§ Task goal
Read the lines that follow and tally those with the word "joints"; give the number and nothing else.

§ Information shown
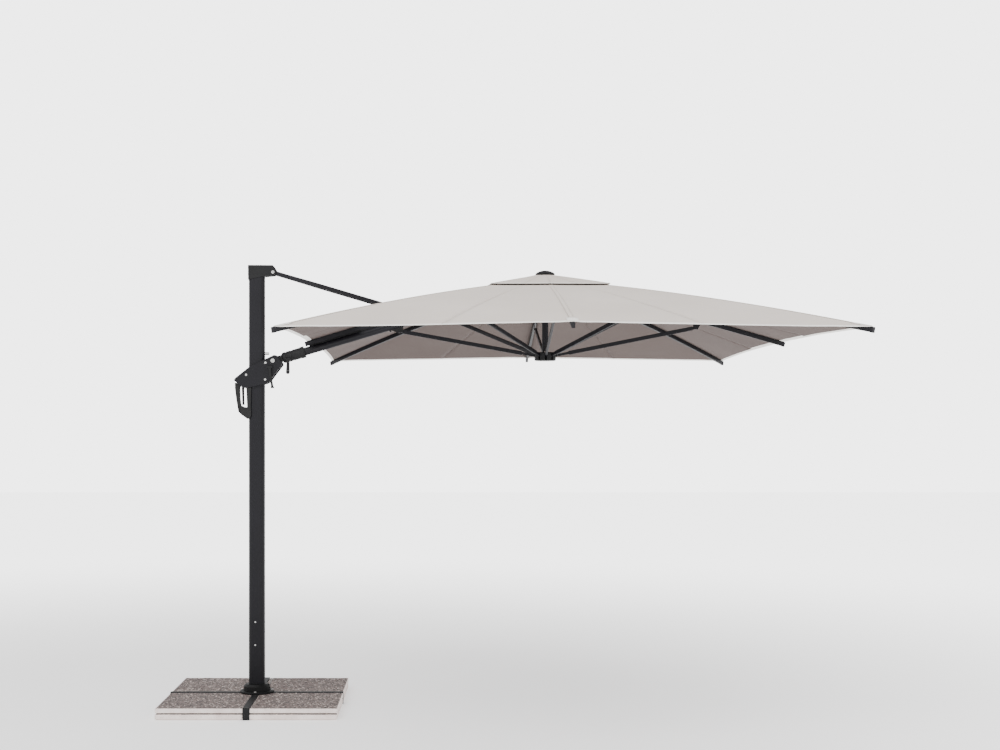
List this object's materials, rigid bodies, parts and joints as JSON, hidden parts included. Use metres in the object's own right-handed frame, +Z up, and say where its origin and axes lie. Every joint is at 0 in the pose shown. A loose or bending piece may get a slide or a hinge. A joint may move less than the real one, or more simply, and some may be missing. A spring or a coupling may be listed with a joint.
{
  "type": "cantilever parasol",
  "caption": "Free-arm garden parasol: rectangular cloth canopy on a folding, tilting boom beside a turning mast, held down by a slab-filled cross base.",
  "frame": {"origin": "on the ground under the mast's centre, on the base's underside", "axes": "+Z up, +X along the boom towards the canopy, +Y to the far side"},
  "size_m": [3.8954, 4.0428, 2.776],
  "materials": {
    "frame_aluminium": "matt anthracite powder coat",
    "base_steel": "black powder coat",
    "bolts": "zinc plated",
    "black_plastic": "moulded matt",
    "slabs": "exposed aggregate",
    "canopy_cloth": "woven polyester, warm grey"
  },
  "bodies": {
    "base": {"cross_base": "base_steel", "cross_end_caps": "black_plastic", "slabs_lower": "slabs", "slabs_upper": "slabs", "turntable": "base_steel", "turntable_bolts": "bolts"},
    "mast": {"mast_foot": "frame_aluminium", "mast_tube": "frame_aluminium", "mast_head": "frame_aluminium", "head_bolt": "bolts", "mast_fittings": "bolts"},
    "foot_lock": {"foot_lock_loop": "bolts"},
    "strut": {"strut": "frame_aluminium"},
    "carrier": {"strut_ring": "frame_aluminium", "boom_knuckle": "frame_aluminium"},
    "tilt_lock": {"tilt_lock_lever": "black_plastic"},
    "slider": {"slider_plate_near": "frame_aluminium", "slider_plate_far": "frame_aluminium", "slider_sleeve": "black_plastic", "slider_glides": "black_plastic", "slider_grip": "black_plastic", "slider_bolts": "bolts"},
    "trigger": {"release_trigger": "black_plastic"},
    "clamp_lever": {"clamp_lever": "black_plastic"},
    "boom": {"boom_tube": "frame_aluminium", "boom_fork": "frame_aluminium", "boom_rail": "frame_aluminium", "boom_bracket": "frame_aluminium", "panel_w": "canopy_cloth"},
    "hub": {"crown_hub": "frame_aluminium", "central_tube": "frame_aluminium", "crown_cap": "black_plastic"},
    "lower_hub": {"lower_hub": "frame_aluminium"},
    "rib_e": {"rib_e": "frame_aluminium", "panel_e": "canopy_cloth"},
    "stretcher_e": {"stretcher_e": "frame_aluminium"},
    "rib_ne": {"rib_ne": "frame_aluminium", "panel_ne": "canopy_cloth"},
    "stretcher_ne": {"stretcher_ne": "frame_aluminium"},
    "rib_n": {"rib_n": "frame_aluminium", "panel_n": "canopy_cloth"},
    "stretcher_n": {"stretcher_n": "frame_aluminium"},
    "rib_nw": {"rib_nw": "frame_aluminium", "panel_nw": "canopy_cloth"},
    "stretcher_nw": {"stretcher_nw": "frame_aluminium"},
    "stretcher_w": {"stretcher_w": "frame_aluminium"},
    "rib_sw": {"rib_sw": "frame_aluminium", "panel_sw": "canopy_cloth"},
    "stretcher_sw": {"stretcher_sw": "frame_aluminium"},
    "rib_s": {"rib_s": "frame_aluminium", "panel_s": "canopy_cloth"},
    "stretcher_s": {"stretcher_s": "frame_aluminium"},
    "rib_se": {"rib_se": "frame_aluminium", "panel_se": "canopy_cloth"},
    "stretcher_se": {"stretcher_se": "frame_aluminium"}
  },
  "joints": [
    {"name": "mast_swivel", "type": "hinge", "parent": "base", "child": "mast", "pos_m": [0, 0, 0.09], "axis": [0, 0, 1], "continuous": true},
    {"name": "foot_lock", "type": "hinge", "parent": "mast", "child": "foot_lock", "pos_m": [0.078, 0, 0.1085], "axis": [0, 1, 0], "range_deg": [0, 50]},
    {"name": "fold", "type": "hinge", "parent": "mast", "child": "strut", "pos_m": [0.105, 0, 2.73051], "axis": [0, 1, 0], "range_deg": [0, 67.5], "deforming": ["panel_e", "panel_ne", "panel_n", "panel_nw", "panel_w", "panel_sw", "panel_s", "panel_se"]},
    {"name": "ring_turn", "type": "hinge", "parent": "strut", "child": "carrier", "pos_m": [1.04944, 0, 2.45076], "axis": [0, 1, 0], "range_deg": [-135.5, 0.5]},
    {"name": "slider_turn", "type": "hinge", "parent": "carrier", "child": "slider", "pos_m": [0.105, 0, 2.171], "axis": [0, 1, 0], "range_deg": [-0.5, 68]},
    {"name": "tilt_lock", "type": "hinge", "parent": "carrier", "child": "tilt_lock", "pos_m": [0.20177, 0, 2.17881], "axis": [0, 1, 0], "range_deg": [-50, 0]},
    {"name": "grip_trigger", "type": "slide", "parent": "slider", "child": "trigger", "axis": [-1, 0, 0], "range_m": [0, 0.005], "stiffness_N_per_m": 2500, "springref_m": -0.001},
    {"name": "clamp_lever", "type": "hinge", "parent": "slider", "child": "clamp_lever", "pos_m": [0.087, -0.054, 2.133], "axis": [0, 1, 0], "range_deg": [-85, 0]},
    {"name": "side_tilt", "type": "hinge", "parent": "carrier", "child": "boom", "pos_m": [0.105, 0, 2.171], "axis": [0.9588, 0, 0.284], "range_deg": [-40, 40]},
    {"name": "hub_turn", "type": "hinge", "parent": "boom", "child": "hub", "pos_m": [1.8264, 0, 2.63397], "axis": [0, 1, 0], "range_deg": [-0.5, 68]},
    {"name": "rib_e_fold", "type": "hinge", "parent": "hub", "child": "rib_e", "pos_m": [1.8784, 0, 2.663], "axis": [0, 1, 0], "range_deg": [-0.5, 69.65]},
    {"name": "stretcher_e_turn", "type": "hinge", "parent": "rib_e", "child": "stretcher_e", "pos_m": [2.78151, 0, 2.38187], "axis": [0, 1, 0], "range_deg": [-144.79, 0.5]},
    {"name": "rib_ne_fold", "type": "hinge", "parent": "hub", "child": "rib_ne", "pos_m": [1.8576, 0.0416, 2.663], "axis": [-0.8, 0.6, 0], "range_deg": [-0.5, 74.7]},
    {"name": "stretcher_ne_turn", "type": "hinge", "parent": "rib_ne", "child": "stretcher_ne", "pos_m": [2.40012, 0.76497, 2.48286], "axis": [-0.8, 0.6, 0], "range_deg": [-143.09, 0.5]},
    {"name": "rib_n_fold", "type": "hinge", "parent": "hub", "child": "rib_n", "pos_m": [1.8264, 0.052, 2.663], "axis": [-1, 0, 0], "range_deg": [-0.5, 73]},
    {"name": "stretcher_n_turn", "type": "hinge", "parent": "rib_n", "child": "stretcher_n", "pos_m": [1.8264, 0.95609, 2.433], "axis": [-1, 0, 0], "range_deg": [-145.5, 0.5]},
    {"name": "rib_nw_fold", "type": "hinge", "parent": "hub", "child": "rib_nw", "pos_m": [1.7952, 0.0416, 2.663], "axis": [-0.8, -0.6, 0], "range_deg": [-0.5, 74.7]},
    {"name": "stretcher_nw_turn", "type": "hinge", "parent": "rib_nw", "child": "stretcher_nw", "pos_m": [1.25267, 0.76497, 2.48286], "axis": [-0.8, -0.6, 0], "range_deg": [-143.09, 0.5]},
    {"name": "stretcher_w_turn", "type": "hinge", "parent": "boom", "child": "stretcher_w", "pos_m": [0.90743, 0, 2.35967], "axis": [0, -1, 0], "range_deg": [-144.75, 0.5]},
    {"name": "rib_sw_fold", "type": "hinge", "parent": "hub", "child": "rib_sw", "pos_m": [1.7952, -0.0416, 2.663], "axis": [0.8, -0.6, 0], "range_deg": [-0.5, 74.7]},
    {"name": "stretcher_sw_turn", "type": "hinge", "parent": "rib_sw", "child": "stretcher_sw", "pos_m": [1.25267, -0.76497, 2.48286], "axis": [0.8, -0.6, 0], "range_deg": [-143.09, 0.5]},
    {"name": "rib_s_fold", "type": "hinge", "parent": "hub", "child": "rib_s", "pos_m": [1.8264, -0.052, 2.663], "axis": [1, 0, 0], "range_deg": [-0.5, 73]},
    {"name": "stretcher_s_turn", "type": "hinge", "parent": "rib_s", "child": "stretcher_s", "pos_m": [1.8264, -0.95609, 2.433], "axis": [1, 0, 0], "range_deg": [-145.5, 0.5]},
    {"name": "rib_se_fold", "type": "hinge", "parent": "hub", "child": "rib_se", "pos_m": [1.8576, -0.0416, 2.663], "axis": [0.8, 0.6, 0], "range_deg": [-0.5, 74.7]},
    {"name": "stretcher_se_turn", "type": "hinge", "parent": "rib_se", "child": "stretcher_se", "pos_m": [2.40012, -0.76497, 2.48286], "axis": [0.8, 0.6, 0], "range_deg": [-143.09, 0.5]},
    {"name": "lower_hub_turn", "type": "hinge", "parent": "stretcher_n", "child": "lower_hub", "pos_m": [1.8264, 0.052, 2.203], "axis": [-1, 0, 0], "range_deg": [-0.5, 73]}
  ],
  "couplings": [
    {"joint": "ring_turn", "follows": "fold", "ratio": -2},
    {"joint": "slider_turn", "follows": "fold", "ratio": 1},
    {"joint": "hub_turn", "follows": "fold", "ratio": 1},
    {"joint": "rib_e_fold", "follows": "fold", "ratio": 1.0244},
    {"joint": "stretcher_e_turn", "follows": "fold", "ratio": -2.1376},
    {"joint": "rib_ne_fold", "follows": "fold", "ratio": 1.0993},
    {"joint": "stretcher_ne_turn", "follows": "fold", "ratio": -2.1124},
    {"joint": "rib_n_fold", "follows": "fold", "ratio": 1.0741},
    {"joint": "stretcher_n_turn", "follows": "fold", "ratio": -2.1481},
    {"joint": "rib_nw_fold", "follows": "fold", "ratio": 1.0993},
    {"joint": "stretcher_nw_turn", "follows": "fold", "ratio": -2.1124},
    {"joint": "stretcher_w_turn", "follows": "fold", "ratio": -2.137},
    {"joint": "rib_sw_fold", "follows": "fold", "ratio": 1.0993},
    {"joint": "stretcher_sw_turn", "follows": "fold", "ratio": -2.1124},
    {"joint": "rib_s_fold", "follows": "fold", "ratio": 1.0741},
    {"joint": "stretcher_s_turn", "follows": "fold", "ratio": -2.1481},
    {"joint": "rib_se_fold", "follows": "fold", "ratio": 1.0993},
    {"joint": "stretcher_se_turn", "follows": "fold", "ratio": -2.1124},
    {"joint": "lower_hub_turn", "follows": "fold", "ratio": 1.0741}
  ]
}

§ Result for this exercise
2